LISTEN | Neil Aggett's bravery under torture cited by Nkosinathi Biko

21 January 2020 - 09:25 By Naledi Shange
Nkosinathi Biko, the eldest son of Black Consciousness Movement leader Bantu Stephen Biko, in Johannesburg.
Nkosinathi Biko, the eldest son of Black Consciousness Movement leader Bantu Stephen Biko, in Johannesburg.
Image: Alon Skuy

It is heartless to take someone’s life and then deprive them of the right to say “I fought 'til the end”, says the son of Steve Biko on the fresh inquest into the death of Neil Aggett.
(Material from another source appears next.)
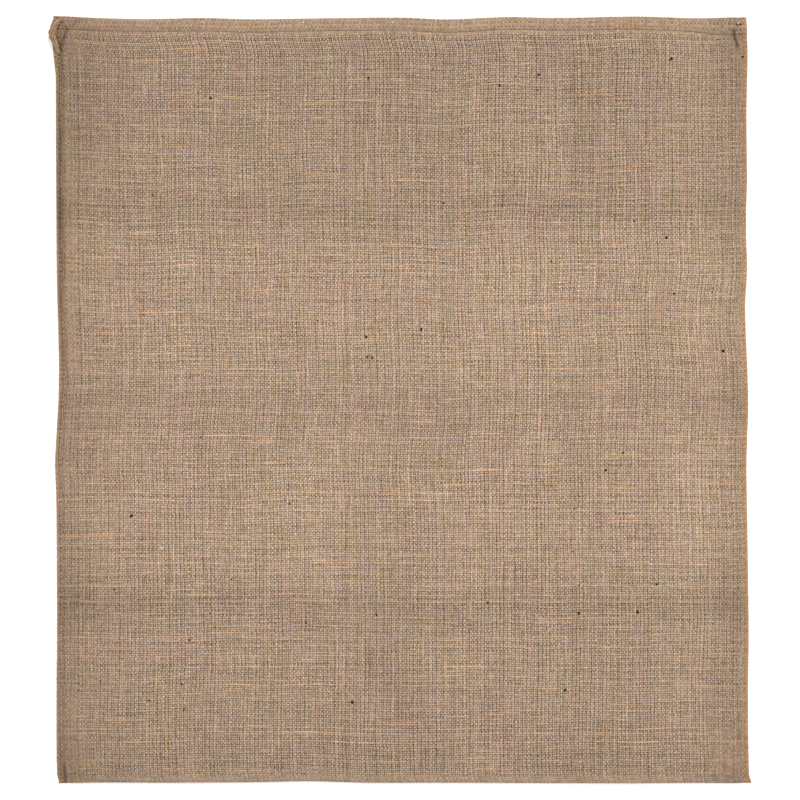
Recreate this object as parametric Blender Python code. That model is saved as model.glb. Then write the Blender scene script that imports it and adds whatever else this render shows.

Both anti-apartheid activists, Biko and Aggett, died in police detention without trial.

Nkosinathi Biko, representing the Steve Biko Foundation, attended the first day of the inquest at the High Court in Johannesburg on Monday.

LISTEN TO WHAT BIKO HAD TO SAY: 

“Neil Aggett, Ahmed Timol and many many more ... Our research has thus far got 120 names of people who were victims of torture and death in detention, many of them having been arrested healthy and then emerging out of police detention as corpses,” he told TimesLIVE.

“On that list, about three explanations are regurgitated: jumped from some floor, usually high enough to justify death, hanged himself or slipped on a bar of soap, and this is usually to deal with any trauma that may have been visible on a person’s head, such as the case with Steve Biko,” he said.

His father was 30 when he died in police custody in September 1977. He was arrested in Port Elizabeth, where he was stripped naked, shackled and interrogated for days on end. He was then taken to Pretoria for medical attention. At first, police said he died from a hunger strike. Later, they said Biko hit his head against a wall during a scuffle. An inquest into his death found that no person was responsible for his death. The police officers who were allegedly behind the deadly interrogation filed an amnesty application, but did not give details of what led to Biko’s death.

As officers were expected to take to the stand to testify in the Aggett inquest, Biko said: “I have learnt in the case of Steve Biko, at the TRC, where one thought the process was designed to benefit even the perpetrator, that people would be coming forth and telling the truth ... I have learnt that it doesn’t happen. So we shouldn’t go in with those kinds of expectations, but we should go in with a determination that the truth lies somewhere, with some of the people who may be able to reveal new evidence that takes us to a different account of the last days of Neil Aggett,” he said.

This inquest into Aggett’s death comes 38 years after he was found hanging in a police cell in the infamous John Vorster Square police station in the Johannesburg CBD. There, he was imprisoned and interrogated for more than 70 days. An inquest in 1982, just months after his passing, ruled his death suicide, a claim his family refuted. They waited for years to have a fresh inquest approved and held.

“Yes, the wheels of justice grind slowly, but they will grind slower if we don’t put pressure behind our institutions,” Biko said.

Aggett's chief interrogator, then Lt Stephan Whitehead, died last year.

But Biko said it was still possible for the court to find other role players. “This case is just in the reach of the law because the one person who was spearheading this may be dead, but there may others who come out of the woodwork. This happened in 1982 and the average age of those people would be about 65 or thereabout. In the case of Steve Biko, they would be about 75 ... So this particular one is exciting, because if not the perpetrator then certainly witnesses and fellow activists, who were tortured similarly or by the same team, are still there to place on record the heroism of Neil Aggett,” Biko said.

He said in his father’s case before the TRC, they only managed to get one person to speak some truth about his father’s killing. “We were able to get one person who seemed to be facing death who wanted to get into a conversation about what possibly happened and we were able to accept some information that we didn’t have before,” he said. This process, he said, would hopefully bring closure to Aggett’s family.

Aggett’s sister, Jill Burger, returned to SA from England this week to, hopefully, put this chapter to rest.

“I suspect it will be a relief to the family to have a file that says Neil Aggett was tortured violently and was killed, as opposed to a file that says he killed himself. It’s double jeopardy to take someone’s life and then to take away from them even the last word that says ‘I fought til the end'," said Biko.